Short exercise -
Copy the data below exactly.

Data section -
○ ○ ○ ○ ○

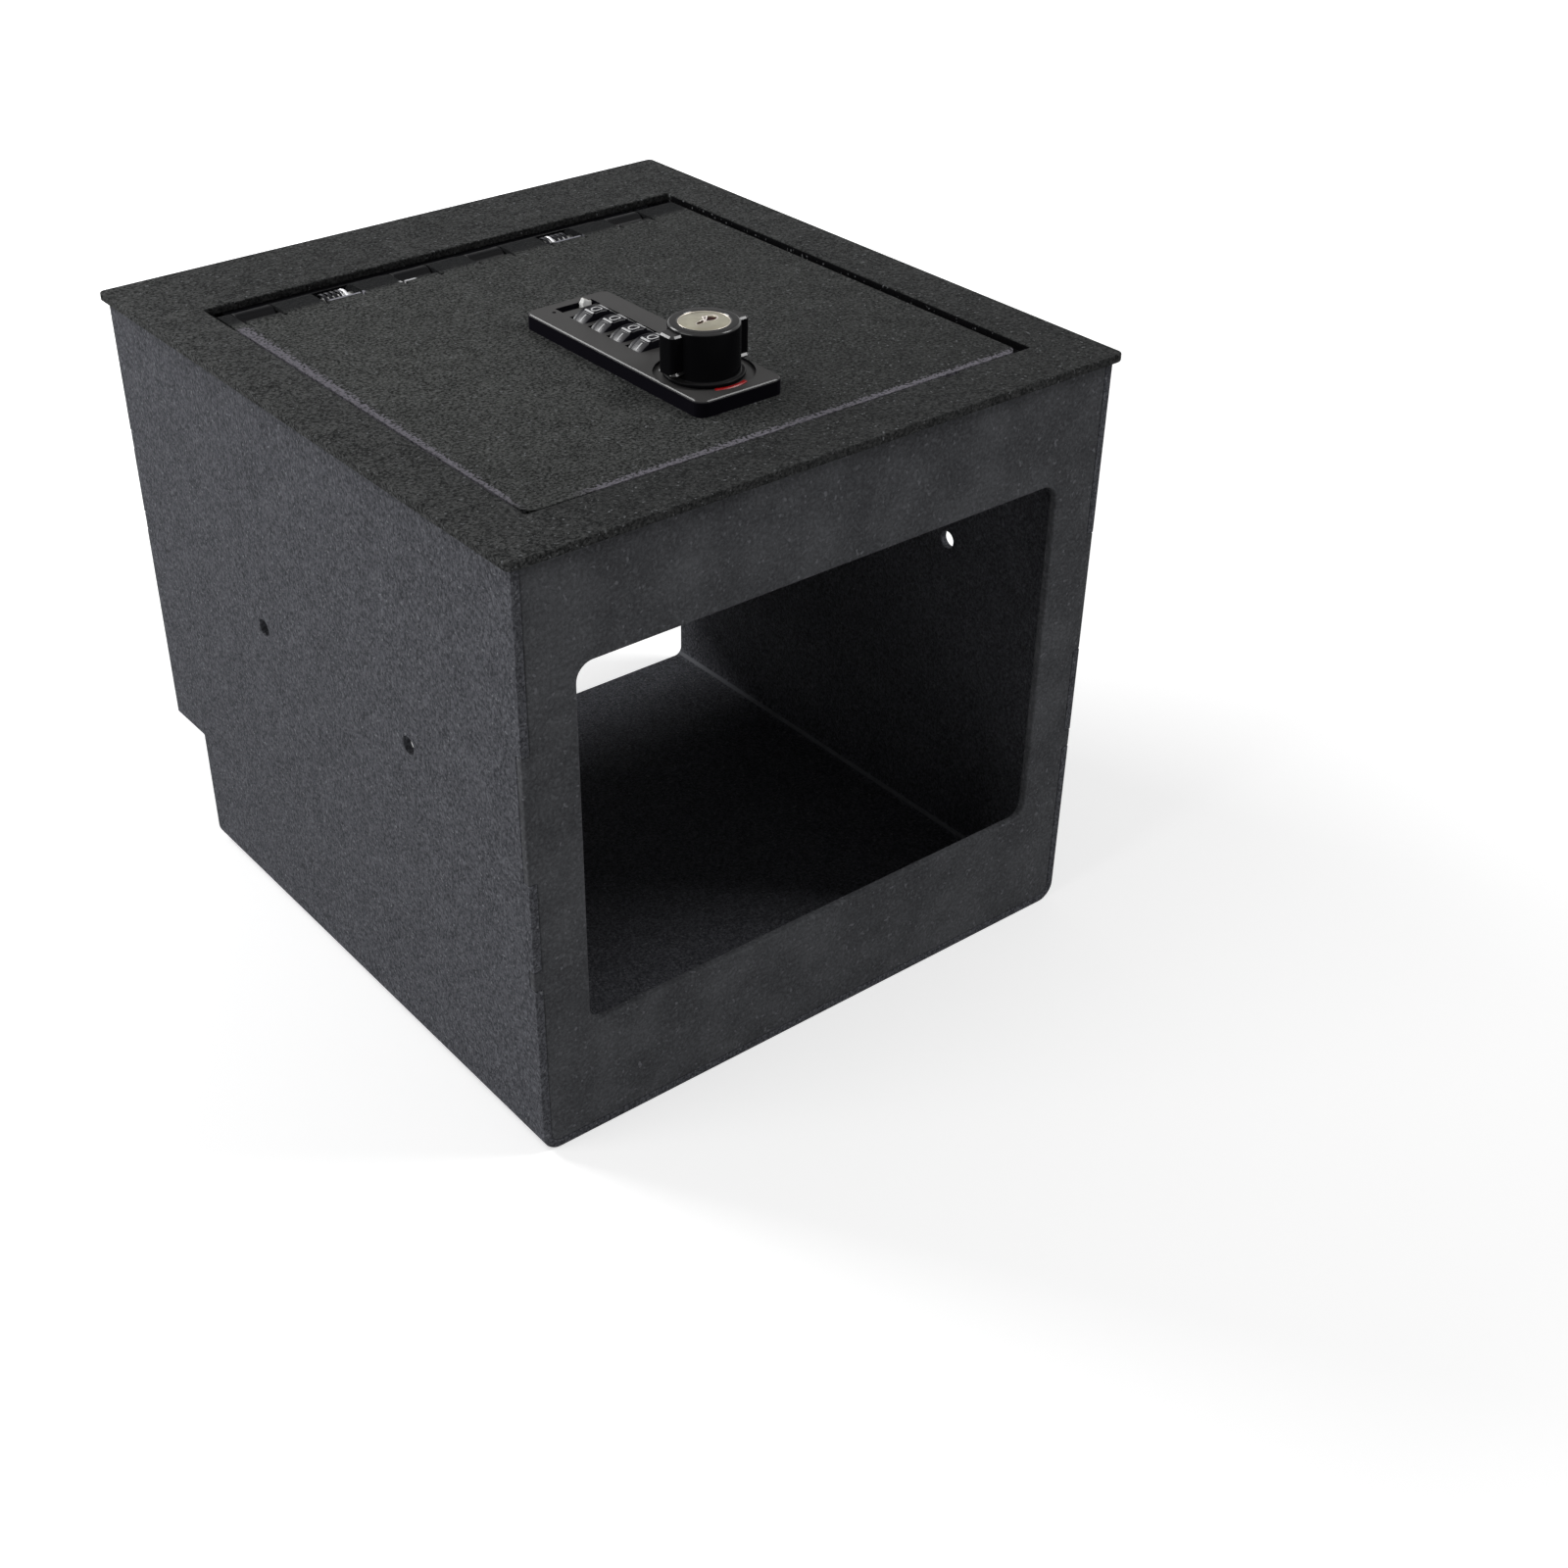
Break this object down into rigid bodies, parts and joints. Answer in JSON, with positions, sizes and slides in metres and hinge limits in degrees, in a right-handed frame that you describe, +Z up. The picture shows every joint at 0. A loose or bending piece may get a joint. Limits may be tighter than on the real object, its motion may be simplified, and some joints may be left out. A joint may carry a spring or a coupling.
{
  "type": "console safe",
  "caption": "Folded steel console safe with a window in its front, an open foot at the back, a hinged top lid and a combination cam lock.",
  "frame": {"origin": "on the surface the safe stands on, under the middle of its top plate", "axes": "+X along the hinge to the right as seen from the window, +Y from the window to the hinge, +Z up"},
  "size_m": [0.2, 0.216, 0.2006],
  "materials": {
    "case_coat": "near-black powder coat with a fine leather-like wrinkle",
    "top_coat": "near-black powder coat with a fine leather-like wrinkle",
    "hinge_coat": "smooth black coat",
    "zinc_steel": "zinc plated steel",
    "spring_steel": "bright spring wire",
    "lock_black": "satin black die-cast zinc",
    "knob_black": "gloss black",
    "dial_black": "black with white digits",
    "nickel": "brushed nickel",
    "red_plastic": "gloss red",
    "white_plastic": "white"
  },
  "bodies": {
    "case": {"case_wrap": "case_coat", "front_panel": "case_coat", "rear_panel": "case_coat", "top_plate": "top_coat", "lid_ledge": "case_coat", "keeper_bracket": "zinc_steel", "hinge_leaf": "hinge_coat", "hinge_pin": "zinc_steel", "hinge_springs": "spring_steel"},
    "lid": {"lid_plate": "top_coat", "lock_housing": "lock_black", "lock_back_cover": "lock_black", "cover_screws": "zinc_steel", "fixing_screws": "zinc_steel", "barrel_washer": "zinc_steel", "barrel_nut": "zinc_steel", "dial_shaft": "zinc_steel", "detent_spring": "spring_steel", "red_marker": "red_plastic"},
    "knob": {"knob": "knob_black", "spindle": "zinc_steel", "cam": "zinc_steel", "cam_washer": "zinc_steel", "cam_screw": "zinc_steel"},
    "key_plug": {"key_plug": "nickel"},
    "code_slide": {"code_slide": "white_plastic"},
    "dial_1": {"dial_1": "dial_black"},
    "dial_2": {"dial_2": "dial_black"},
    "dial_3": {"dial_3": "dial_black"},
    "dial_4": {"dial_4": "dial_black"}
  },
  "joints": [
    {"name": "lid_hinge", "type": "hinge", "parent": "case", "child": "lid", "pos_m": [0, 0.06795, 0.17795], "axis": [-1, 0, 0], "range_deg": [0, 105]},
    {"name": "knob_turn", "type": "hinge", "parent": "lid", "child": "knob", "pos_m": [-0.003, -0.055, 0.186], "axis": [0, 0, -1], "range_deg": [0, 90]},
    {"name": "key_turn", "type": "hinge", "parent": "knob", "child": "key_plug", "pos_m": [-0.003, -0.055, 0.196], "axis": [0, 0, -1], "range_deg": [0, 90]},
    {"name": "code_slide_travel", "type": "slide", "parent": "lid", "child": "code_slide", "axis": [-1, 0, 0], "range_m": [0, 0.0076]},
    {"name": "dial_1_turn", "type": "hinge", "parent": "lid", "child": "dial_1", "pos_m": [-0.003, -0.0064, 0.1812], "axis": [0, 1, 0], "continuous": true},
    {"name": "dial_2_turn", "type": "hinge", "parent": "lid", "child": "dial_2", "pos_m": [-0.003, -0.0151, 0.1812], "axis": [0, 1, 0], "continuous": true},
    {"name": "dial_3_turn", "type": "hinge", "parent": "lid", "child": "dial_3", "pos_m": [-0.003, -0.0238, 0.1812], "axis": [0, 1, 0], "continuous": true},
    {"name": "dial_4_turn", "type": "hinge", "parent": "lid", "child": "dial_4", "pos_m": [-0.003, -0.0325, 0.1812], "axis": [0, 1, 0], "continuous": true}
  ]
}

○ ○ ○ ○ ○

Exercise response -
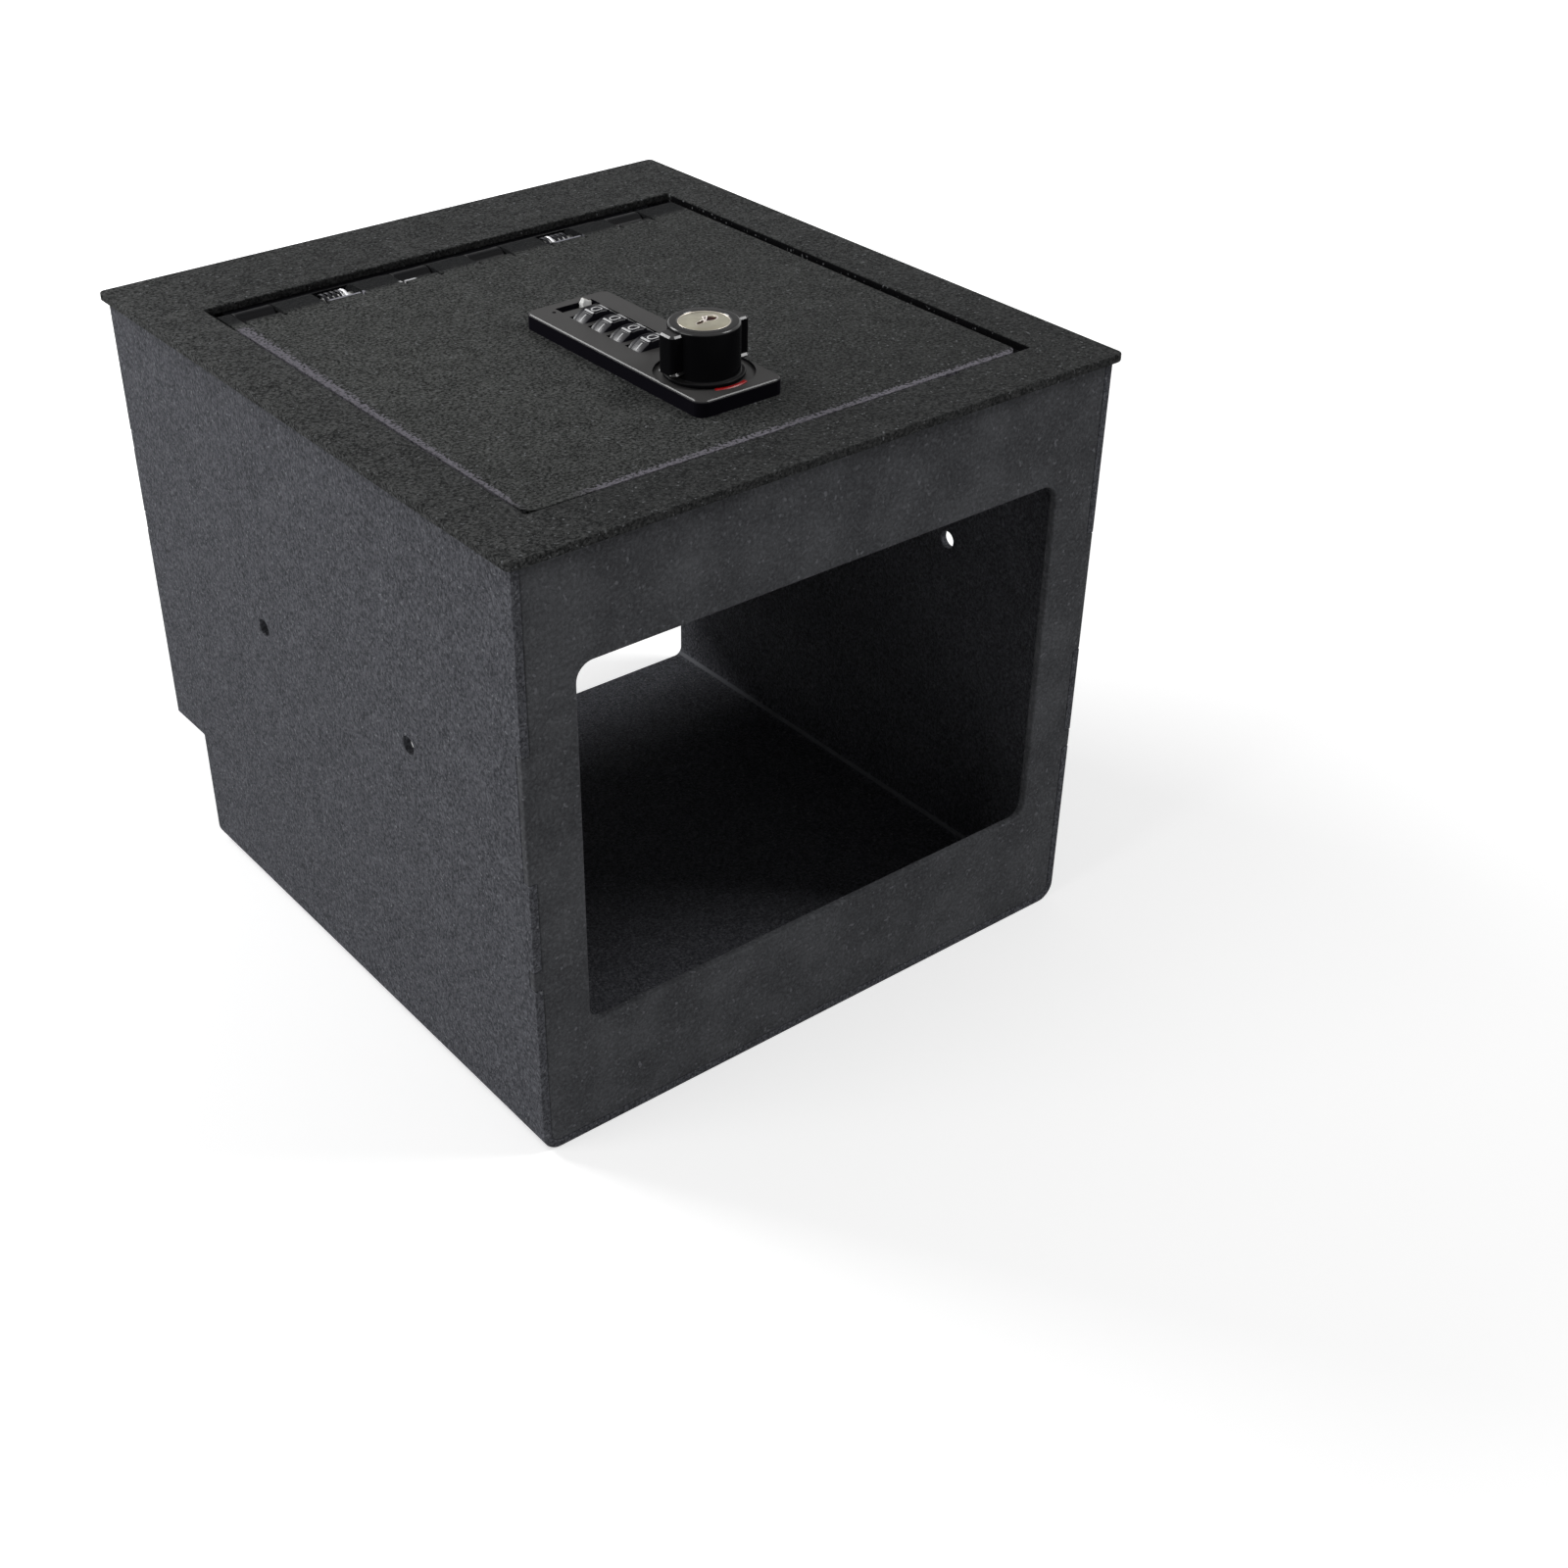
Break this object down into rigid bodies, parts and joints. Answer in JSON, with positions, sizes and slides in metres and hinge limits in degrees, in a right-handed frame that you describe, +Z up. The picture shows every joint at 0. A loose or bending piece may get a joint. Limits may be tighter than on the real object, its motion may be simplified, and some joints may be left out. A joint may carry a spring or a coupling.
{
  "type": "console safe",
  "caption": "Folded steel console safe with a window in its front, an open foot at the back, a hinged top lid and a combination cam lock.",
  "frame": {"origin": "on the surface the safe stands on, under the middle of its top plate", "axes": "+X along the hinge to the right as seen from the window, +Y from the window to the hinge, +Z up"},
  "size_m": [0.2, 0.216, 0.2006],
  "materials": {
    "case_coat": "near-black powder coat with a fine leather-like wrinkle",
    "top_coat": "near-black powder coat with a fine leather-like wrinkle",
    "hinge_coat": "smooth black coat",
    "zinc_steel": "zinc plated steel",
    "spring_steel": "bright spring wire",
    "lock_black": "satin black die-cast zinc",
    "knob_black": "gloss black",
    "dial_black": "black with white digits",
    "nickel": "brushed nickel",
    "red_plastic": "gloss red",
    "white_plastic": "white"
  },
  "bodies": {
    "case": {"case_wrap": "case_coat", "front_panel": "case_coat", "rear_panel": "case_coat", "top_plate": "top_coat", "lid_ledge": "case_coat", "keeper_bracket": "zinc_steel", "hinge_leaf": "hinge_coat", "hinge_pin": "zinc_steel", "hinge_springs": "spring_steel"},
    "lid": {"lid_plate": "top_coat", "lock_housing": "lock_black", "lock_back_cover": "lock_black", "cover_screws": "zinc_steel", "fixing_screws": "zinc_steel", "barrel_washer": "zinc_steel", "barrel_nut": "zinc_steel", "dial_shaft": "zinc_steel", "detent_spring": "spring_steel", "red_marker": "red_plastic"},
    "knob": {"knob": "knob_black", "spindle": "zinc_steel", "cam": "zinc_steel", "cam_washer": "zinc_steel", "cam_screw": "zinc_steel"},
    "key_plug": {"key_plug": "nickel"},
    "code_slide": {"code_slide": "white_plastic"},
    "dial_1": {"dial_1": "dial_black"},
    "dial_2": {"dial_2": "dial_black"},
    "dial_3": {"dial_3": "dial_black"},
    "dial_4": {"dial_4": "dial_black"}
  },
  "joints": [
    {"name": "lid_hinge", "type": "hinge", "parent": "case", "child": "lid", "pos_m": [0, 0.06795, 0.17795], "axis": [-1, 0, 0], "range_deg": [0, 105]},
    {"name": "knob_turn", "type": "hinge", "parent": "lid", "child": "knob", "pos_m": [-0.003, -0.055, 0.186], "axis": [0, 0, -1], "range_deg": [0, 90]},
    {"name": "key_turn", "type": "hinge", "parent": "knob", "child": "key_plug", "pos_m": [-0.003, -0.055, 0.196], "axis": [0, 0, -1], "range_deg": [0, 90]},
    {"name": "code_slide_travel", "type": "slide", "parent": "lid", "child": "code_slide", "axis": [-1, 0, 0], "range_m": [0, 0.0076]},
    {"name": "dial_1_turn", "type": "hinge", "parent": "lid", "child": "dial_1", "pos_m": [-0.003, -0.0064, 0.1812], "axis": [0, 1, 0], "continuous": true},
    {"name": "dial_2_turn", "type": "hinge", "parent": "lid", "child": "dial_2", "pos_m": [-0.003, -0.0151, 0.1812], "axis": [0, 1, 0], "continuous": true},
    {"name": "dial_3_turn", "type": "hinge", "parent": "lid", "child": "dial_3", "pos_m": [-0.003, -0.0238, 0.1812], "axis": [0, 1, 0], "continuous": true},
    {"name": "dial_4_turn", "type": "hinge", "parent": "lid", "child": "dial_4", "pos_m": [-0.003, -0.0325, 0.1812], "axis": [0, 1, 0], "continuous": true}
  ]
}